Launched in 2011, French MNO Buyster never caught on. UK MNOs shut down their payments joint venture, Weve, in 2015 for lack of adoption. In 2003, MNOs Vodafone, Orange, Telefónica, and Deutsche Telekom’s T-Mobile, with First Data, attempted to build a payment network called Simpay. It never found a path to commercial relevance.

Conceived by Natwest in 1990, distributed stored-value payment system Mondex was acquired by Mastercard in 1996, giving it, in theory, global distribution. However, as existing systems worked well and were habit, and as positive authorizations became the norm, Mondex didn’t solve a burning problem. It finally died in 2008.

Advocates contend central bank digital currencies will improve payment efficiency and financial inclusion, and are critical for the national welfare. Thus far, however, they’ve had little impact. Initial CBDCs failed.

In 1993, the Bank of Finland launched a smart-card-anchored retail CBDC called Avant. By 1995, 500,000 Avant cards had been issued by a subsidiary of the central bank. It competed with physical cash and debit cards. The plug was pulled in 2006.

In 2014, Ecuador passed legislation authorizing the central bank to issue a retail CBDC. The dinero electrónico was a dollar CBDC distributed by the state MNO. A lack of trust in the central bank and its flawed distribution model sank the dinero electrónico in 2018.

Evangelists now argue cryptocurrencies will disrupt reigning payment systems. However, cryptocurrencies backed by electronic bits and algorithms have yet to find mainstream licit payments use cases and a path to network critical mass. More than half of the more than 24,000 cryptocurrencies launched have failed, costing speculators dearly.

Dollar-backed stablecoins may be the most interesting challenger payment systems. Supply has surged since 2021. Dollar stablecoins could be compelling for consumers and businesses in countries with debased and untrustworthy national currencies, and for cross-border payments.

Before they reach network critical mass, individual payment networks are fragile. The entire payment system, however, is rarely fragile. Competitive payment-system markets self-correct as resources are continually reallocated from inferior to stronger networks.

Failures are the market policing itself. Flagging payment networks may be acquired or shut down.
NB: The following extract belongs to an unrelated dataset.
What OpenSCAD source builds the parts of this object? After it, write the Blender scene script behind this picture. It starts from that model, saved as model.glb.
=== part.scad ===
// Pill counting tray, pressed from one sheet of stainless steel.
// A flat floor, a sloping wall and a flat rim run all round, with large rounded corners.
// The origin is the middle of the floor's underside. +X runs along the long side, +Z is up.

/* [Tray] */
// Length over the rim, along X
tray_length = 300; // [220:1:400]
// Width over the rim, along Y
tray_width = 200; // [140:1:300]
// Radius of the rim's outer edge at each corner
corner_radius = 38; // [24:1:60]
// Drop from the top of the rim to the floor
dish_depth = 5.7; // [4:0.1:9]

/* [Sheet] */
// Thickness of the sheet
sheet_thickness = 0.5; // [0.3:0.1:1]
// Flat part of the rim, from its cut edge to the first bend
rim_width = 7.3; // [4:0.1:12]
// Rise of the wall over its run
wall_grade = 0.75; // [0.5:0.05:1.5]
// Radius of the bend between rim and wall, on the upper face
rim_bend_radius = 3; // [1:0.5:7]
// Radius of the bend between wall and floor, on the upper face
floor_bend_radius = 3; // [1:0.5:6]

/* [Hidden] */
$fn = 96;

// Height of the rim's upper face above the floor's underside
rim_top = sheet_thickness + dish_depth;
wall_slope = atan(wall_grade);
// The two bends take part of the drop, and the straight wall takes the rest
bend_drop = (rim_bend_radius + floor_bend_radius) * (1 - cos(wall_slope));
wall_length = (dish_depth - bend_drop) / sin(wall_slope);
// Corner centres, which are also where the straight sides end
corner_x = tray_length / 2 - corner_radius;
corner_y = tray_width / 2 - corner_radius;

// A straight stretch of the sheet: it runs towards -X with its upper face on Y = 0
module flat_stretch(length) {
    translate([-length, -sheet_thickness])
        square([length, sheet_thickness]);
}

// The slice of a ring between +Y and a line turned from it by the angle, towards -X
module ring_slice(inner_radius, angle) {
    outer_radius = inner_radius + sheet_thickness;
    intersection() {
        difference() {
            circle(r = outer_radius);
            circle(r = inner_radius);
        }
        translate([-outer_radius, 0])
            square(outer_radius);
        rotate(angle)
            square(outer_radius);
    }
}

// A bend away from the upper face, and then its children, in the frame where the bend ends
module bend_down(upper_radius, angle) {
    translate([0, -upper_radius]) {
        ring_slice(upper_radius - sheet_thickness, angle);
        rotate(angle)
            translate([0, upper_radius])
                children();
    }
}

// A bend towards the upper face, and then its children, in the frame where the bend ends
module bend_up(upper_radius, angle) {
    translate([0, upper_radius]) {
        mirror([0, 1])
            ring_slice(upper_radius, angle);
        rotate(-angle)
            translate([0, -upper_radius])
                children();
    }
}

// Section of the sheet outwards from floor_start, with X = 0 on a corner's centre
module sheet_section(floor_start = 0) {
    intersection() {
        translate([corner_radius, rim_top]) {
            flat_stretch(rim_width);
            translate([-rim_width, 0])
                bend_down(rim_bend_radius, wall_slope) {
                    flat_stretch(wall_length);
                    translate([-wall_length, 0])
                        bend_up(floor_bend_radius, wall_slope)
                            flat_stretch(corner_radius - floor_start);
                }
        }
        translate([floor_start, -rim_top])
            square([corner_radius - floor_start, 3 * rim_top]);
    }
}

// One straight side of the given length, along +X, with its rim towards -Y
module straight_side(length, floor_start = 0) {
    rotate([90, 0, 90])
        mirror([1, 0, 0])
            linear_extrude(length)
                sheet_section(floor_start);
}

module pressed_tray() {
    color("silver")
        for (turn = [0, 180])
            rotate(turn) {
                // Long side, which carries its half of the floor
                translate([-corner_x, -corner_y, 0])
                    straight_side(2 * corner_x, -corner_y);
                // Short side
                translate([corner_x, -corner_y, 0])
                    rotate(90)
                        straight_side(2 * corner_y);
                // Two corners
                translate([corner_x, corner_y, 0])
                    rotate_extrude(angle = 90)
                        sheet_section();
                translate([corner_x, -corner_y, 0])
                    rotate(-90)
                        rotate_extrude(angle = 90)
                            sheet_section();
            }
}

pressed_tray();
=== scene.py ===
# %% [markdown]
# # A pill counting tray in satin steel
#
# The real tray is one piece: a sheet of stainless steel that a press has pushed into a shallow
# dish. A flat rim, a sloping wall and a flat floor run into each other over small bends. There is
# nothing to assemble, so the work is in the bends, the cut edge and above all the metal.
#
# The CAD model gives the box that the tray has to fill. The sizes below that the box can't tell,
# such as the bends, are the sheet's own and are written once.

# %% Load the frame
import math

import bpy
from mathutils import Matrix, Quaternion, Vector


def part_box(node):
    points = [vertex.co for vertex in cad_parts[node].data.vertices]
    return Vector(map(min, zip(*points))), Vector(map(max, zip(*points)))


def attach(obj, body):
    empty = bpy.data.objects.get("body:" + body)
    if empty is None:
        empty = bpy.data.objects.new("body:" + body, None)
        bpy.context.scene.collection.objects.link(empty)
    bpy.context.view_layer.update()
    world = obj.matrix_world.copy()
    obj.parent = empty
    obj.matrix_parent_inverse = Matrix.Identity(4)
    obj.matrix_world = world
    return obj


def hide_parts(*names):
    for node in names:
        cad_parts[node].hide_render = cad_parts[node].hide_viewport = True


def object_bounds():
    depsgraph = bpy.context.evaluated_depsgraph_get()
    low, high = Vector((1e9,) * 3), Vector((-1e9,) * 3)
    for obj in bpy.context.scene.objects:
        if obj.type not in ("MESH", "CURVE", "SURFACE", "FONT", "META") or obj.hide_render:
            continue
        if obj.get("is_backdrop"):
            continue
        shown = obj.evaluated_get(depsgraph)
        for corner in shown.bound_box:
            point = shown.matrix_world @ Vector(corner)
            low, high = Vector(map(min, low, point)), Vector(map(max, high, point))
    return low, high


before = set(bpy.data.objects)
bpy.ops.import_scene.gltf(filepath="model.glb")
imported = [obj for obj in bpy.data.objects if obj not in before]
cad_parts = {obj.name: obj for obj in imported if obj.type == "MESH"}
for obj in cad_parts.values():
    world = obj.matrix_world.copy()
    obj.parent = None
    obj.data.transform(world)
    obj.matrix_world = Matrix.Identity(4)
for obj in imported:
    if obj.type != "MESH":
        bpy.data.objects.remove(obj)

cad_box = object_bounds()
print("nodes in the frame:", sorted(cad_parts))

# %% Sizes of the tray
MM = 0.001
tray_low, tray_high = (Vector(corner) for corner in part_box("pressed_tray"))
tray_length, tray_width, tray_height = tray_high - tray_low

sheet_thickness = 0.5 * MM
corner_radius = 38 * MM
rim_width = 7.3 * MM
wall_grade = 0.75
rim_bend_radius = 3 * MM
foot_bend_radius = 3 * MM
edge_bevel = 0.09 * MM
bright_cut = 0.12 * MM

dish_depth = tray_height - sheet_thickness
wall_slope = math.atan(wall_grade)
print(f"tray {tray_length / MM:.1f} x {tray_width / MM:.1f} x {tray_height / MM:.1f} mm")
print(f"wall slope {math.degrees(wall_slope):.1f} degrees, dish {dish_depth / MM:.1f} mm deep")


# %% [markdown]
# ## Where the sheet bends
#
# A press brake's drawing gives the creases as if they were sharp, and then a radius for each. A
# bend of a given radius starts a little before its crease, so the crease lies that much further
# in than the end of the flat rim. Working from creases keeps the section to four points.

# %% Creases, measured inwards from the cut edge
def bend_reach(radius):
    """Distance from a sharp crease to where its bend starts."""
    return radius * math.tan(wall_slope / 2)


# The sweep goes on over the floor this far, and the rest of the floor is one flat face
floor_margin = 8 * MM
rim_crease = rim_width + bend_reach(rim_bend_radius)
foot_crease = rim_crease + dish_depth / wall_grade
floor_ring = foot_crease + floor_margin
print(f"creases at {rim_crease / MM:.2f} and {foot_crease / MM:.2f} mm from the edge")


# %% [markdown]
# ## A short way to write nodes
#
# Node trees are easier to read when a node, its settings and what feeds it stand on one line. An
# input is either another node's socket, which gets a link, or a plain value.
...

Diners Club and the UK debit network Switch were acquired by Discover and Mastercard, respectively.

The Dutch PIN, Irish Laser, and Finnish Pankkikortti debit schemes were shuttered. They offered nothing global networks Mastercard and Visa didn’t. EBay’s own payments joint venture with Wells Fargo, Billpoint, was displaced by PayPal, which users found more compelling.

Policymakers worry about failures and system resiliency. Jostling between challenger and incumbent payment networks is healthy for the system, if not for weaker and complacent networks.
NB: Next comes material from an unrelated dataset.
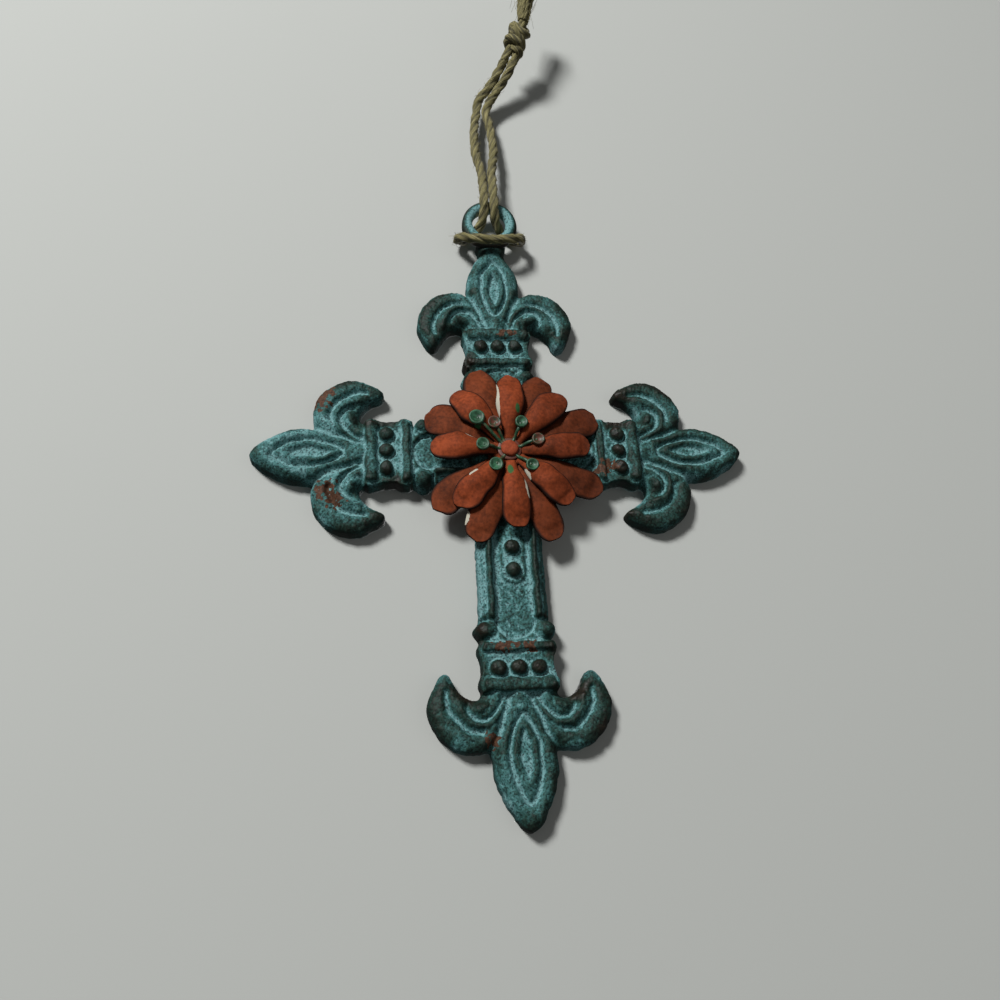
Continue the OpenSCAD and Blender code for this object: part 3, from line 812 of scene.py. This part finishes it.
washer = disc(4, 10.8, 11.5)
parts, worn = [washer], [np.ones(len(washer[0]))]
for turn, reach, radius, lift_by in STALKS:
    a = math.radians(turn)
    out = np.array((np.sin(a), np.cos(a), 0))
    bends = np.array([out * 2.6, out * 4.2, out * (reach * 0.72), out * reach]) + FLOWER_AT
    bends[:, 2] = 11.3, 11.5, 11.8 + lift_by * 0.7, 11.4 + lift_by
    way, _ = smooth_way(bends, 0.25)
    thicker = 1 + 0.25 * step(0.8, 1, np.linspace(0, 1, len(way)))
    stalk = tube(way, np.full((len(way), 10), STALK_R) * thicker[:, None], 10)
    v, f = cup(radius)
    tip = v[:, 2:3] * 0.16 * out[None, :]
    parts += [stalk, (v + tip + out * reach + FLOWER_AT + (0, 0, 11 + lift_by), f)]
    worn += [np.full(len(stalk[0]), 0.42), np.full(len(v), 0.55 if turn in RUBBED_CUPS else 0.0)]
verts, faces = joined(parts)

# leaf-green enamel on wire: thick in the cups, and thin on stalks and washer, where red shows through
green, tree, shader = finish("leaf_green_enamel")
place = node(tree, "ShaderNodeTexCoord").outputs["Object"]
grit = node(tree, "ShaderNodeTexNoise", Vector=place, Scale=700.0, Detail=4.0, Roughness=0.6).outputs[0]
tone = ramp(tree, grit, (0.34, "#0e2a17"), (0.5, "#1a432a"), (0.66, "#2f6144"))
rubbed = node(tree, "ShaderNodeAttribute", {"attribute_name": "worn"}).outputs["Fac"]
rubbed = ramp(tree, sums(tree, (1.0, rubbed), (1.0, grit), -0.5), (0.45, 0.0), (0.6, 1.0))
tree.links.new(blended(tree, rubbed, tone, "#54281a"), shader.inputs["Base Color"])
shader.inputs["Roughness"].default_value = 0.5
lift = node(tree, "ShaderNodeBump", Strength=0.4, Distance=0.0001, Height=grit)
tree.links.new(lift.outputs[0], shader.inputs["Normal"])
piece("wire_stamens", hung(verts), faces, "stamens", "stamens", green, worn=np.concatenate(worn))

# RIVET
# A small soft-iron rivet, painted with the flower; its low head was struck flat in the middle.
# Its shank goes through washer, petals and boss, and holds them together.
def rivet_shape(around=56):
    """Shank and head turned about one axis, the head a low dome with a flattened top."""
    r = np.array([0.02, 1.3, 1.5, 1.5, 1.5, 2.6, 2.8, 2.85, 2.7, 2.3, 1.7, 0.9, 0.02])
    z = np.array([0.4, 0.4, 0.7, 6, 11.4, 11.4, 11.55, 11.9, 12.3, 12.6, 12.75, 12.8, 12.8])
    a = np.linspace(0, 2 * np.pi, around, endpoint=False)[None, :]
    struck = 1 + 0.025 * np.cos(2 * a + 0.7) + 0.02 * np.cos(5 * a)
    rings = np.stack([r[:, None] * np.cos(a) * struck, r[:, None] * np.sin(a) * struck,
                      z[:, None] + 0.05 * np.cos(3 * a) * (r[:, None] > 2)], -1)
    verts, faces = skin(rings)
    return verts + FLOWER_AT, faces


verts, faces = rivet_shape()
head = brick_red("red_enamel_rivet", "#94452a", "#7c3720", "#572615")
flat_value = np.zeros(len(verts))
piece("flower_rivet", hung(verts), faces, "centre_rivet", "rivet", head,
      own=np.stack([verts[:, 0], verts[:, 1], flat_value], -1), chip=flat_value, green=flat_value)

# WALL AND LIGHT
# A plain off-white wall stands just behind the casting. It is there only for a camera in front of
# it, so light from behind still reaches the flat back.
WALL_Y, WALL_HALF = 0.0052, 2
wall_mesh = bpy.data.meshes.new("wall")
corners = [(sx * WALL_HALF, WALL_Y, sz * WALL_HALF) for sx, sz in ((-1, -1), (1, -1), (1, 1), (-1, 1))]
wall_mesh.from_pydata(corners, [], [(0, 1, 2, 3)])
wall = bpy.data.objects.new("wall", wall_mesh)
bpy.context.collection.objects.link(wall)
plaster, tree, shader = finish("plain_wall")
shader.inputs["Base Color"].default_value = linear("#a9aba7")
shader.inputs["Roughness"].default_value = 0.9
behind = node(tree, "ShaderNodeNewGeometry").outputs["Backfacing"]
seen = node(tree, "ShaderNodeLightPath").outputs["Is Camera Ray"]
front = node(tree, "ShaderNodeMath", {"operation": "SUBTRACT", "use_clamp": True}, i0=seen, i1=behind)
clear = node(tree, "ShaderNodeBsdfTransparent")
mixed = node(tree, "ShaderNodeMixShader", i0=front.outputs[0], i1=clear.outputs[0], i2=shader.outputs[0])
tree.links.new(mixed.outputs[0], tree.nodes["Material Output"].inputs[0])
wall_mesh.materials.append(plaster)


def lamp(name, place, aim, power, size):
    """A square soft lamp at place, facing aim."""
    light = bpy.data.lights.new(name, "AREA")
    light.energy, light.size = power, size
    made = bpy.data.objects.new(name, light)
    bpy.context.collection.objects.link(made)
    made.location = place
    toward = np.array(aim) - np.array(place)
    made.rotation_euler = Vector(toward).to_track_quat("-Z", "Y").to_euler()


lamp("key", (-0.75, -1.25, 0.65), (0, 0, -0.15), 37.0, 0.35)
lamp("fill", (0.7, -0.8, -0.4), (0, 0, -0.15), 1.0, 0.8)
lamp("behind", (0.25, 1.5, 0.1), (0, 0, -0.15), 6.0, 0.5)
# the world is dim light for the pieces and full pale grey for the camera
world = bpy.data.worlds.new("studio")
world.use_nodes = True
tree = world.node_tree
seen = node(tree, "ShaderNodeLightPath").outputs["Is Camera Ray"]
level = node(tree, "ShaderNodeMath", {"operation": "MULTIPLY_ADD"}, i0=seen, i1=0.84, i2=0.16)
tree.nodes["Background"].inputs[0].default_value = linear("#d4d6d6")
tree.links.new(level.outputs[0], tree.nodes["Background"].inputs[1])
bpy.context.scene.world = world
In “Antifragile: Things That Gain From Disorder,” philosopher and risk manager Nassim Nicolas Taleb contended some systems are “antifragile,” becoming stronger and more resilient when stressed. Our muscles and immune systems are examples. Competitive payment-network markets to a large degree are antifragile. When stressed, they improve.

Few, if any, private-sector payment systems are too big to fail. While it’s hard to imagine America’s largest retail payment system going belly-up, if Visa actually ceased operating, a host of competitors would be champing at the bit to scoop up its credit, debit, and credit-push payments.
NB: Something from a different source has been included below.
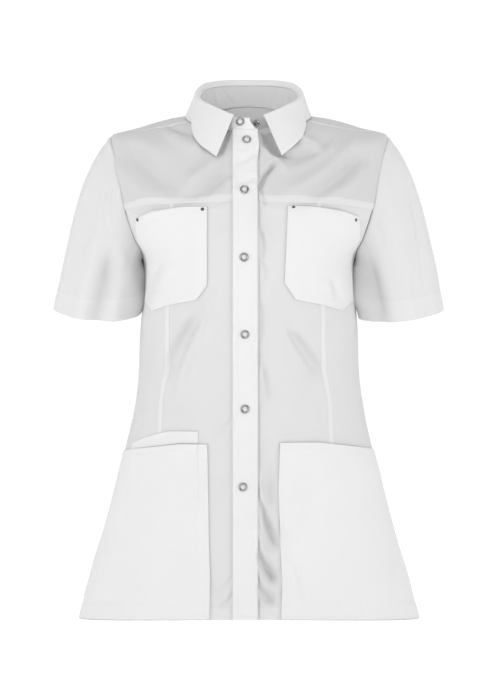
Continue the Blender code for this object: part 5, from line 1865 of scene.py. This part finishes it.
# Soft boxes of the studio: where each is, what it faces, and its size, in metres
SOFT_BOXES = {
    "left": ((-2.7, -1.5, 0.2), (0.0, 0.0, -0.35), 1.6),
    "right": ((2.7, -1.5, 0.0), (0.0, 0.0, -0.35), 1.6),
    "front": ((-0.8, -3.5, 0.1), (0.0, 0.0, -0.4), 1.2),
    "top": ((0.0, -1.0, 2.6), (0.0, 0.0, 0.0), 1.6),
    "inside": ((0.0, -0.03, -0.16), (0.0, 0.06, 0.04), 0.06),
}
FLOOR_RADIUS = 14
FLOOR_SIDES = 64
FLOOR_FAR_COLOUR = (0.94, 0.94, 0.94, 1)
FLOOR_GRAIN_COLOUR = (0.80, 0.80, 0.80, 1)
WHITE = (1, 1, 1, 1)


class TUNIC_OT_stage(bpy.types.Operator):
    """Camera at the photo's angle, soft studio light and a plain pale floor"""

    bl_idname = "tunic.stage"
    bl_label = "Stage"

    def execute(self, context):
        settings = context.scene.tunic_stage
        scene = context.scene
        scene.view_settings.view_transform = "Standard"
        scene.view_settings.look = "None"
        camera = bpy.data.cameras.new("camera")
        camera.lens = camera.sensor_width * settings.camera_distance / FRAME_HEIGHT
        camera.clip_end = 60.0
        stand = bpy.data.objects.new("camera", camera)
        stand.location = (FRAME_CENTRE_X, -settings.camera_distance, VIEW_Z)
        stand.rotation_euler = (math.radians(90), 0, 0)
        scene.collection.objects.link(stand)
        scene.camera = stand
        self.make_floor(settings)
        self.make_world(scene, settings)
        for name, (place, target, size) in SOFT_BOXES.items():
            self.soft_box(scene, name, place, target, size, getattr(settings, f"{name}_power"))
        return {"FINISHED"}

    def make_floor(self, settings):
        angle = np.linspace(0, 2 * math.pi, FLOOR_SIDES, endpoint=False)
        height = settings.floor_height
        ring = [(FLOOR_RADIUS * math.cos(a), FLOOR_RADIUS * math.sin(a), height) for a in angle]
        floor = new_piece("floor", ring, [range(FLOOR_SIDES)])
        sketch = NodeSketch(bpy.data.materials.new("pale_floor"))
        grain = sketch.noise(sketch.place, 3.0, 2.0)
        reach = sketch.add("VectorMath", {0: sketch.place}, operation="LENGTH").outputs["Value"]
        reach = {"Value": reach, "From Min": 0.9, "From Max": 2.2}
        far = sketch.add("MapRange", reach, interpolation_type="SMOOTHSTEP").outputs[0]
        near = sketch.mix(grain, (*settings.floor_colour, 1), FLOOR_GRAIN_COLOUR)
        sketch.shade({
            "Base Color": sketch.mix(far, near, FLOOR_FAR_COLOUR),
            "Roughness": 0.9,
            "Emission Color": WHITE,
            "Emission Strength": sketch.math("MULTIPLY", far, settings.floor_glow),
        })
        floor.data.materials.append(sketch.owner)

    def make_world(self, scene, settings):
        """A room that is white behind the tunic and dimmer before it."""
        scene.world = bpy.data.worlds.new("studio")
        sketch = NodeSketch(scene.world, "Background")
        parts = sketch.add("SeparateXYZ", {0: sketch.coordinates["Generated"]})
        reach = {
            "Value": parts.outputs["Y"], "From Min": 0.0, "From Max": 0.8,
            "To Min": settings.room_light, "To Max": settings.backdrop_light,
        }
        strength = sketch.add("MapRange", reach, interpolation_type="SMOOTHSTEP").outputs[0]
        sketch.shade({"Color": WHITE, "Strength": strength})

    def soft_box(self, scene, name, place, target, size, power):
        light = bpy.data.lights.new(name, "AREA")
        light.shape = "SQUARE"
        light.size = size
        light.energy = power
        holder = bpy.data.objects.new(name, light)
        holder.location = place
        holder.rotation_mode = "QUATERNION"
        holder.rotation_quaternion = (Vector(target) - Vector(place)).to_track_quat("-Z", "Y")
        scene.collection.objects.link(holder)


def colour_property(name, description, default):
    return bpy.props.FloatVectorProperty(
        name=name, description=description, default=default, subtype="COLOR", min=0.0, max=1.0
    )


def number_property(name, description, default, **limits):
    return bpy.props.FloatProperty(name=name, description=description, default=default, **limits)


def length_property(name, description, default, low=0.0):
    return number_property(
        name, description, default, unit="LENGTH", subtype="DISTANCE", precision=5, min=low
    )


def power_property(name, description, default):
    return number_property(name, description, default, unit="POWER", min=0.0)


class TunicCloth(bpy.types.PropertyGroup):
    """Colours and weave of the cloth"""

    single_ply: colour_property("Single ply", "Colour of one layer of the cloth", (0.50, 0.50, 0.505))
    double_ply: colour_property("Double ply", "Colour where layers lie over each other", (0.625, 0.625, 0.63))
    twill_pitch: length_property("Twill pitch", "Distance between the twill's ribs", 0.0009)
    crease_depth: number_property(
        "Creases", "Depth of the creases, as a share of the worn one", 1.0, min=0.0, max=2.0
    )


class TunicSewing(bpy.types.PropertyGroup):
    """Thread and stitches"""

    stitch_length: length_property("Stitch", "Length of a stitch that shows", 0.0022)
    stitch_gap: length_property("Gap", "Distance between stitches", 0.0007)
    thread_radius: length_property("Thread radius", "Radius of the sewing thread", 0.00022)
    thread_colour: colour_property("Thread", "Colour of the sewing thread", (0.72, 0.72, 0.72))


class TunicMetal(bpy.types.PropertyGroup):
    """Snaps and rivets"""

    ring_radius: length_property("Ring radius", "Outer radius of a ring snap", 0.0064)
    rivet_radius: length_property("Rivet radius", "Radius of a pocket rivet", 0.0026)
    ring_colour: colour_property("Ring", "Colour of the ring snaps", (0.42, 0.42, 0.43))
    ring_shadow: colour_property("Ring, worn", "Darker plating of the ring snaps", (0.10, 0.10, 0.11))
    rivet_colour: colour_property("Rivets", "Colour of the rivets", (0.16, 0.16, 0.17))
    dark_plating: colour_property("Dark plating", "Worn parts of the rivets and the stud", (0.05, 0.05, 0.05))


class TunicStage(bpy.types.PropertyGroup):
    """Camera, light and floor"""

    camera_distance: length_property("Camera distance", "From the camera to the tunic", VIEW_DISTANCE)
    floor_height: length_property("Floor height", "Height of the floor", -1.15, -10.0)
    floor_colour: colour_property("Floor", "Colour of the floor under the tunic", (0.76, 0.76, 0.76))
    floor_glow: number_property("Floor glow", "Light that the floor sends back by itself", 0.45, min=0.0)
    room_light: number_property("Room light", "Strength of the light before the tunic", 0.55, min=0.0)
    backdrop_light: number_property("Backdrop light", "Strength of the light behind the tunic", 1.03, min=0.0)
    left_power: power_property("Left light", "Power of the light at the left", 27.5)
    right_power: power_property("Right light", "Power of the light at the right", 31.5)
    front_power: power_property("Front light", "Power of the light beside the camera", 27.0)
    top_power: power_property("Top light", "Power of the light overhead", 23.0)
    inside_power: power_property("Inside light", "Power of the light in the neck, as through the cloth", 0.2)


class TUNIC_PT_panel(bpy.types.Panel):
    """Sizes, colours and pieces of the tunic"""

    bl_idname = "TUNIC_PT_panel"
    bl_label = "Medical tunic"
    bl_space_type = "VIEW_3D"
    bl_region_type = "UI"
    bl_category = "Tunic"

    def draw(self, context):
        layout = self.layout
        for name, group in GROUPS:
            box = layout.box()
            box.label(text=group.__doc__)
            settings = getattr(context.scene, name)
            for key in group.__annotations__:
                box.prop(settings, key)
        column = layout.column()
        for operator in OPERATORS:
            column.operator(operator.bl_idname)


GROUPS = (
    ("tunic_cloth", TunicCloth),
    ("tunic_sewing", TunicSewing),
    ("tunic_metal", TunicMetal),
    ("tunic_stage", TunicStage),
)
OPERATORS = (
    TUNIC_OT_stage,
    TUNIC_OT_back,
    TUNIC_OT_fronts,
    TUNIC_OT_yokes,
    TUNIC_OT_plackets,
    TUNIC_OT_collar,
    TUNIC_OT_sleeves,
    TUNIC_OT_chest_pockets,
    TUNIC_OT_hip_pockets,
    TUNIC_OT_snaps,
    TUNIC_OT_rivets,
)


def register():
    for name, group in GROUPS:
        bpy.utils.register_class(group)
        setattr(bpy.types.Scene, name, bpy.props.PointerProperty(type=group))
    for kind in OPERATORS:
        bpy.utils.register_class(kind)
    bpy.utils.register_class(TUNIC_PT_panel)


def unregister():
    bpy.utils.unregister_class(TUNIC_PT_panel)
    for kind in reversed(OPERATORS):
        bpy.utils.unregister_class(kind)
    for name, group in reversed(GROUPS):
        delattr(bpy.types.Scene, name)
        bpy.utils.unregister_class(group)


def main():
    """Make every piece in order."""
    register()
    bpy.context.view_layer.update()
    for operator in OPERATORS:
        group, name = operator.bl_idname.split(".")
        getattr(getattr(bpy.ops, group), name)()


if __name__ == "__main__":
    main()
Payment-system crises in the modern era have been caused when governments enjoyed monopolies on the currency—and abused them. Argentina, Venezuela and Zimbabwe are grim and vivid examples.

The Zimbabwean dollar experienced the 21st century’s first hyperinflation. In November 2008, the inflation rate yoy peaked at 89.7 sextillion percent. The economy collapsed. Argentina’s peso has suffered multiple severe debasements. In March 2024, it’s annual inflation rate hit 289%. Economist Steve Hanke estimates Venezuela’s hyperinflation crested at 165,400% in February 2019.

What maximizes value is competition between payment systems, innovation from incumbents and a stream of challengers, and the market purging weaker players and rewarding stronger ones.